Neymar da Silva Santos Jr., winger/forward, Brazil, plays professionally for Barcelona: Neymar had four goals even before Friday's quarterfinal game against Colombia, trailing only James Rodriguez of Colombia, who had five.

Wayne Rooney, forward, England, plays professionally for Manchester United: Unfortunately for Rooney, England and Nike, his team did not make it to the World Cup knockout round.

David Luiz, defender, Brazil, plays professionally for Paris-St. Germain: His presence in Nike's star lineup is especially important as he plays for the host Brazil, a vitally important country to Nike's global growth, as well as a country Nike has sponsored for nearly 20 years.

Adidas has focused its marketing efforts on one player: Lionel "Leo" Messi, the forward on Argentina who plays professionally for Barcelona.
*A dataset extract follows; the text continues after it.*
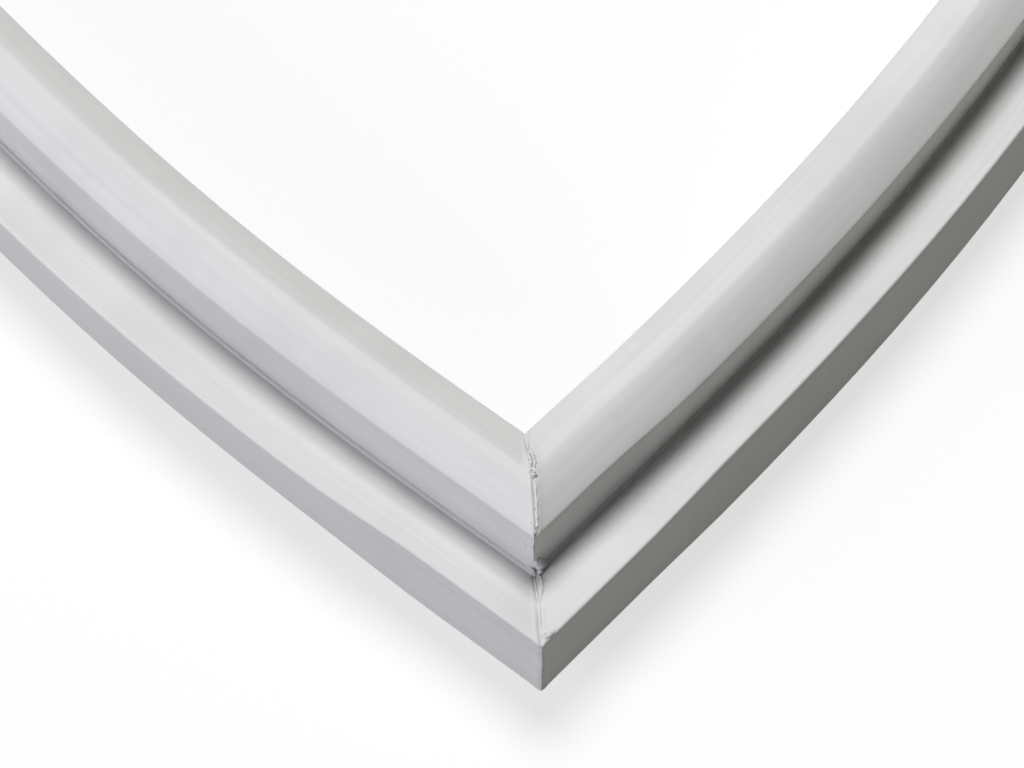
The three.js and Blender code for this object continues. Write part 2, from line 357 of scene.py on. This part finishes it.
def settle(s, u, z, lean, rim, foot):
    """The bulb turns about its root by the lean, fading to nothing at the back face.
    The outer wall shifts outward by a straight blend of foot and rim shift up its height."""
    root = s.bulb_width - s.root_inset
    reach = (u - root) / (s.width - root)
    shifted = u + reach * (foot + (rim - foot) * z / s.rim_height)
    outer = (u > root + s.wall / 4) & (z < s.rim_height + s.wall)
    fade = np.clip(z / s.root_height, 0, 1)
    du = u - root
    dz = np.maximum(z, s.root_height) - s.root_height
    move_u = du * np.cos(lean) + dz * np.sin(lean) - du
    move_z = dz * np.cos(lean) - du * np.sin(lean) - dz
    return np.where(outer, shifted, u + fade * move_u), np.where(outer, z, z + fade * move_z)


def heading(side, reach):
    """Level direction of a side at each distance along it.
    The slope across is bow over run times one less the cosine of a full turn of the share."""
    _, along, across, run, bow, _ = side
    part = np.clip(reach / run, 0, 1)
    slope = bow / run * (1 - np.cos(2 * np.pi * part))
    size = np.sqrt(1 + slope**2)
    return (along[0] + across[0] * slope) / size, (along[1] + across[1] * slope) / size


def side_surface(s, g, side, outline, distances):
    """Points of an outline carried along one side, one row for each distance from its weld.
    Near a weld a row leans over until it lies in the mitre plane, where the distance along
    the side is the outward offset taken away. The side itself is a straight line plus a
    sideways step: bow times (share less sine of a full turn of the share over two pi).
    Also gives each point's distance along the side, and from the nearer mitre plane."""
    start, along, across, run, bow, (lean, rim, foot) = side
    d = distances[:, None]
    u = outline[None, :, 0]
    z = outline[None, :, 1]
    offset = u - s.rib_place
    head = 1 - smooth(d / MITRE_BLEND)
    tail = 1 - smooth((run - d) / MITRE_BLEND)
    reach = d - offset * head + offset * tail
    near = np.minimum(reach, run - reach)
    grown = smooth((near - s.rib_place) / g.set_length)
    set_u, set_z = settle(s, u, z, lean * grown, rim * grown, foot * grown)
    part = np.clip(reach / run, 0, 1)
    step = bow * (part - np.sin(2 * np.pi * part) / (2 * np.pi))
    tx, ty = heading(side, reach)
    out = set_u - s.rib_place
    x = start[0] + along[0] * reach + across[0] * step + out * ty
    y = start[1] + along[1] * reach + across[1] * step - out * tx
    weld = np.minimum(d + offset * (1 - head), run - d - offset * (1 - tail))
    return np.stack([x, y, set_z + s.rib_depth], axis=-1), reach, weld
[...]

He has his own cleat -- the F50 Messi -- and Adidas has introduced a line of Messi apparel. Company officials often refer to Messi as "the world's greatest soccer player," a title Ronaldo's backers would dispute.

Adidas has had plenty of other players in their cleats. Some for good, such as James (pronounced "Hah-mez") Rodriguez of Colombia, who, after scoring in Friday's 2-1 loss to Brazil, led all players with six goals.

And some for not so good, such as Luis Suarez of Uruguay. Adidas was forced to remove Suarez from its advertising plans and publicly admonish him after he generated headlines worldwide by biting Italian defender Giorgio Chiellini during a group stage match.

Adidas has had the welcome dilemma of what to do with Rodriguez, a breakout star of the tournament who many had not anticipated would dominate goal scoring to this point. Thus far, Adidas' marketing push for Rodriguez has focused on social media, though the company said it has seen an uptick in sales of Colombia jerseys. Adidas outfits the Colombia team.

Adidas also points to German forward Thomas Muller, who plays professionally for Bayern Munich, as one if its marquee sponsored players.